室戸岬に近い高知県最東端の酒蔵
濱川家2代目・濱川金太郎氏は廻船問屋を営んでいましたが、地元・田野町の良質な水を使用し、酒造業を起こしたのは明治37年(1904年)でした。室戸岬が近い高知県内では最も東に位置している酒蔵です。
創業当時は、2代目が浜辺で出会った鶴に由来し命名した「濱乃鶴」が主要銘柄でした。また、幕末の動乱時に坂本龍馬とともに活躍した土佐勤王の志士・中岡慎太郎にちなんだ「慎太郎」なども扱っていました。
平成3年に「美丈夫」ブランド誕生
灘や京都・伏見など大手蔵が全盛の時代に、蔵へ戻った現蔵元・濱川尚明氏は、地方酒蔵の厳しい状況を打破するため、昭和60年(1985年)ごろから、小仕込みで吟醸造りに取り組み始めました。温度管理を徹底するなど苦心の末、「美丈夫」ブランドが誕生したのは平成3年(1991年)のこと。現在は同ブランドが主力銘柄となっています。

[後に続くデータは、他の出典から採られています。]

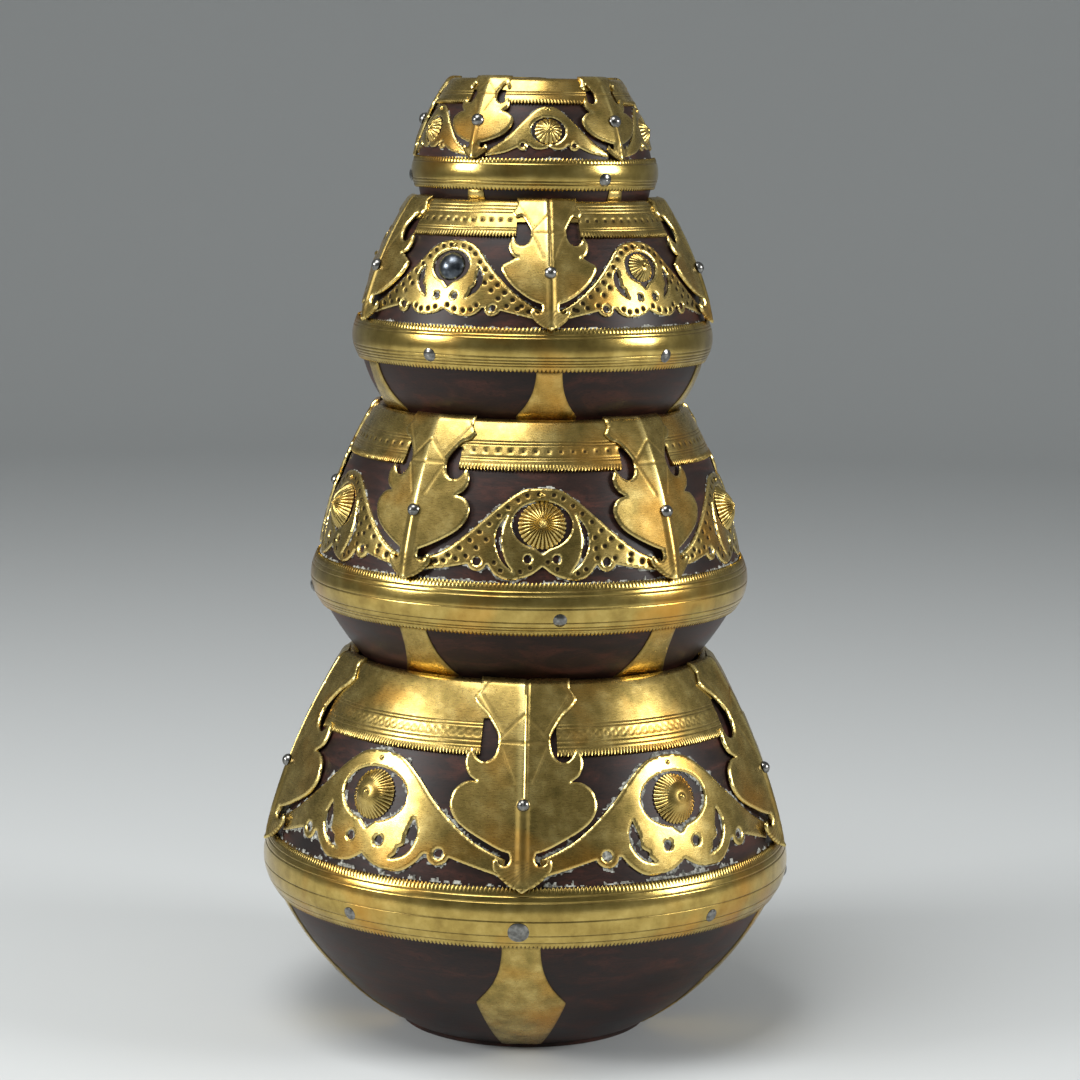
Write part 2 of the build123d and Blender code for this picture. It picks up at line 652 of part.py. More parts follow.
for wall in stacked():
    name = wall.tier.name
    leaves, arches = leaf_turns(wall), arch_turns(wall)
    iron = arches[-1:] if wall.tier.iron_boss else []
    fluted = [turn for turn in arches if turn not in iron]
    print(f"{name}: shoulder line at {wall.line:.1f}, rim at {wall.crest:.1f}")
    write(make_bowl(wall), f"{name}_bowl")
    write(make_collar(wall), f"{name}_collar")
    write(make_belt(wall), f"{name}_belt")
    leaf = make_leaf(wall)
    for number, turn in enumerate(leaves, start=1):
        write(spun(leaf, [turn]), f"{name}_leaf_{number}")
    write(spun(make_arch(wall), arches), f"{name}_arches")
    write(at_planes(make_boss(wall), boss_planes(wall, fluted)), f"{name}_bosses")
    if iron:
        write(at_planes(make_iron_boss(wall), boss_planes(wall, iron)), f"{name}_iron_boss")
    write(spun(make_strap(wall), leaves), f"{name}_foot_straps")
    write(spun(at_planes(make_leaf_tack(wall), [leaf_tack_plane(wall)]), leaves), f"{name}_leaf_tacks")
    write(make_belt_tacks(wall), f"{name}_belt_tacks")
    write(make_pins(wall, arches, fluted), f"{name}_arch_pins")
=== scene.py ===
# %% [markdown]
# # A stack of brass-bound betel boxes
# Four turned wooden boxes stand one in the mouth of the other, each the lid of the one below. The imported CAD
# model already holds every piece at its true size and place, so this script loads it first and never moves it.
# The work here is the finish: the thin brass work is made again with its engraving, punching and worn edges.

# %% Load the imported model
import math

import bpy
import numpy as np
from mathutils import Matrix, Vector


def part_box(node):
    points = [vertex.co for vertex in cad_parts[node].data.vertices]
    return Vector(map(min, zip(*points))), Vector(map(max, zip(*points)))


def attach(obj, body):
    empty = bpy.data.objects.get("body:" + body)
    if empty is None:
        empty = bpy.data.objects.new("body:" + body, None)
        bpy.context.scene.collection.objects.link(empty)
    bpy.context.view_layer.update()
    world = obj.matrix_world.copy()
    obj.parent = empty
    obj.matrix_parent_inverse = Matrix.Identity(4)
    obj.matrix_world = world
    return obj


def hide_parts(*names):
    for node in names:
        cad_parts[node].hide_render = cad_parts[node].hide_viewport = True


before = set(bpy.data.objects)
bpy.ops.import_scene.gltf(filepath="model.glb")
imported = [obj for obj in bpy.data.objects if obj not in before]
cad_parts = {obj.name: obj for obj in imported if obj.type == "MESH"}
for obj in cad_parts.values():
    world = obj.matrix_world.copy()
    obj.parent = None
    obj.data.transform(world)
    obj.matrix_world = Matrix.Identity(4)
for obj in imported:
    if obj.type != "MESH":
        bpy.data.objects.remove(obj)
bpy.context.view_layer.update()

MM = 0.001
BAYS = 5
BAY = 360 / BAYS

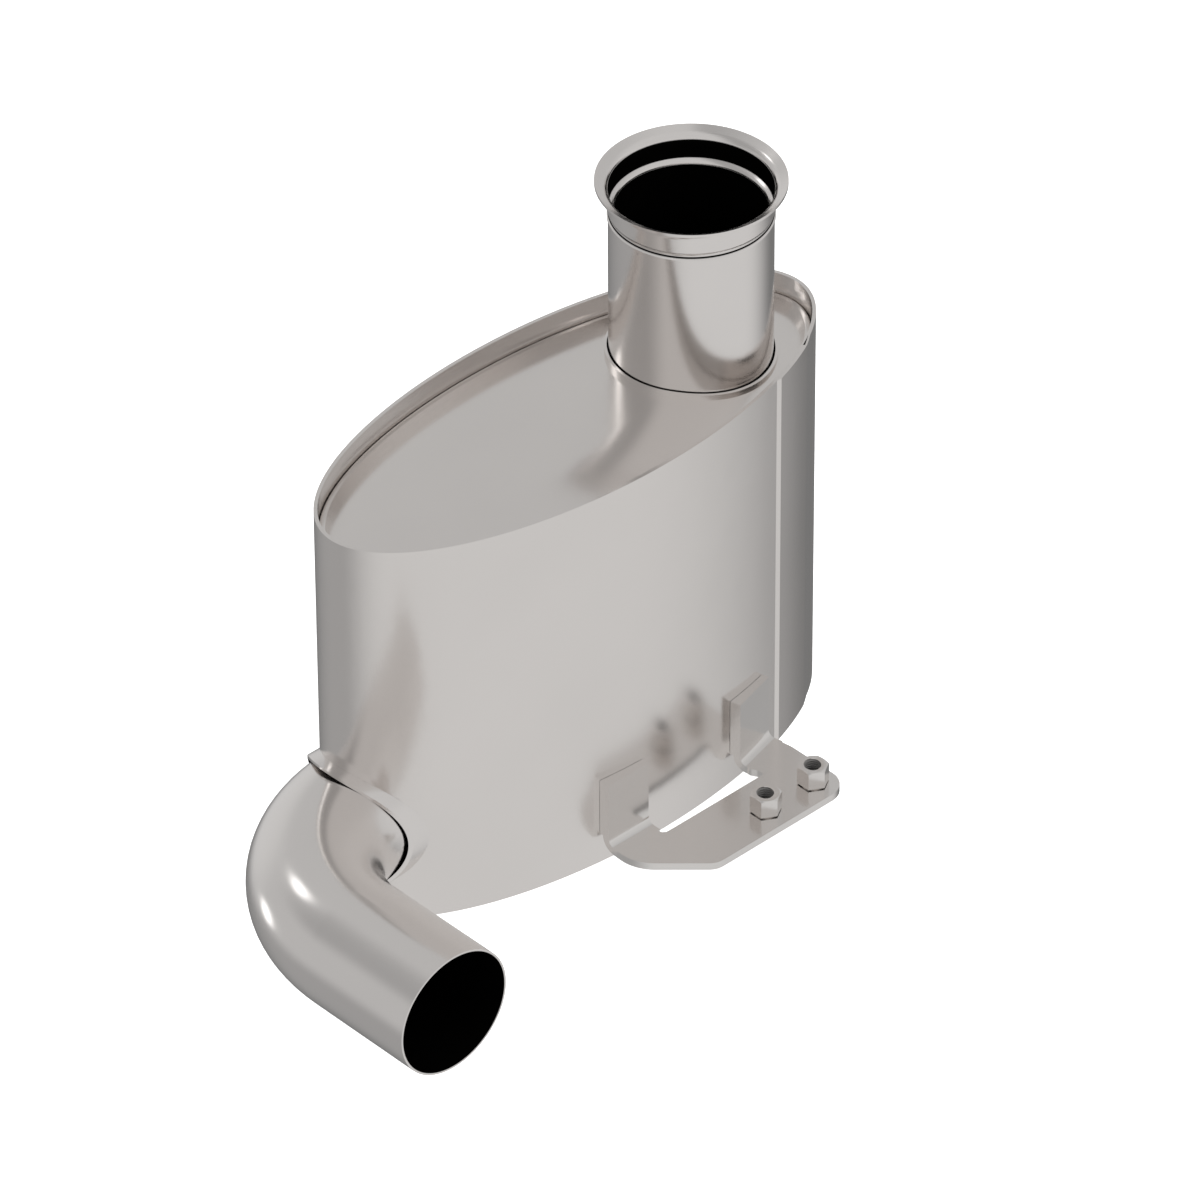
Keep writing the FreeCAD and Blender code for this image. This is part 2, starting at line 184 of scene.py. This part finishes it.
class Finish:
    """A node tree that is built one node at a time."""

    def __init__(self, name, world=False):
        if world:
            self.owner = bpy.data.worlds.new(name)
        else:
            self.owner = bpy.data.materials.new(name)
        self.owner.use_nodes = True
        self.tree = self.owner.node_tree
        self.tree.nodes.clear()

    def node(self, kind, settings=None, sockets=None, output=0):
        """A node with its settings, then its sockets' values or links."""
        made = self.tree.nodes.new(kind)
        for key, value in (settings or {}).items():
            setattr(made, key, value)
        for key, value in (sockets or {}).items():
            if isinstance(value, Field):
                self.tree.links.new(value.socket, made.inputs[key])
            else:
                made.inputs[key].default_value = value
        return Field(self, made.outputs[output])

    def ease(self, value, low, high, start=0.0, end=1.0):
        """Goes smoothly from start to end as a value goes from low to high."""
        return self.node("ShaderNodeMapRange", {"interpolation_type": "SMOOTHSTEP"},
                         {0: value, 1: low, 2: high, 3: start, 4: end})

    def span(self, place, centre, mask):
        """Distance from a point, along the axes that the mask keeps."""
        kept = self.node("ShaderNodeVectorMath", {"operation": "MULTIPLY"},
                         {0: place, 1: mask})
        aim = tuple(c * m for c, m in zip(centre, mask))
        return self.node("ShaderNodeVectorMath", {"operation": "DISTANCE"},
                         {0: kept, 1: aim}, output="Value")

    def end(self, kind, surface):
        """Links the last shader to the tree's output."""
        out = self.tree.nodes.new(kind)
        self.tree.links.new(surface.socket, out.inputs[0])
        return self.owner


def noise(finish, scale, detail):
    """Smooth noise from 0 to 1 in the piece's own space, scale per metre."""
    place = finish.node("ShaderNodeTexCoord", output="Object")
    return finish.node("ShaderNodeTexNoise", None,
                       {"Vector": place, "Scale": scale, "Detail": detail})


def tint(finish, factor, dark, light):
    """A colour between two, by a factor."""
    return finish.node("ShaderNodeMix", {"data_type": "RGBA"},
                       {0: factor, 6: (*dark, 1), 7: (*light, 1)}, output=2)


def object_place(finish):
    """Place on the piece in its own space, as a vector and as x, y and z."""
    place = finish.node("ShaderNodeTexCoord", output="Object")
    axes = [finish.node("ShaderNodeSeparateXYZ", None, {0: place}, output=axis)
            for axis in "XYZ"]
    return place, *axes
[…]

蔵のある田野町は、魚梁瀬杉の山中を源とする清流・奈半利川(なはりがわ)の河口にあり、造りにも奈半利川の伏流水を使用しています。この仕込み水は全国屈指の超軟水だとか。雑味のない綺麗な吟醸酒を造るには最適の清水のようです。
これまで高知の地酒といえば「土佐の辛口」と言われた"男酒"でした。ですが「美丈夫」は、"華のように薫るが如く雅に舞う麗人"の意。超軟水を生かし、その名の通り華やかな香りとフルーティーな味わいは、伝統の「土佐酒」とは一線を画した個性で、全国的な人気を博しました。同蔵の醸すお酒の約90%が吟醸酒です。
華やかでシャープな「美丈夫」スタンダード酒
「たまラベル」は愛媛県産の酒造好適米「松山三井」を55%まで磨いた純米吟醸酒。蔵の前に佇む猫(たま)のシルエットが印象的。美丈夫は味わいだけでなく、ラベルにも個性が溢れています。
香りは白ワインを連想させるマスカットなどの柑橘系。雑味のない滑らかな口当たりとともに、シャープな酸と控えめな米の旨み甘味がバランスよく口の中に広がります。柔らかで上品な旨みをキープしたまま、最後の切れ味は土佐のお酒らしくスパッと切れていきます。食中酒としても使えると思いますが、ワインを連想させる味わいなので、ハード系のチーズや、オリーブの実、クルミなど、洋食系のおつまみに合いそうです。また蛸やサーモンのカルパッチョ、冷しゃぶサラダなどにも適していると思います。またデザート酒として単体で呑むのも良いでしょう。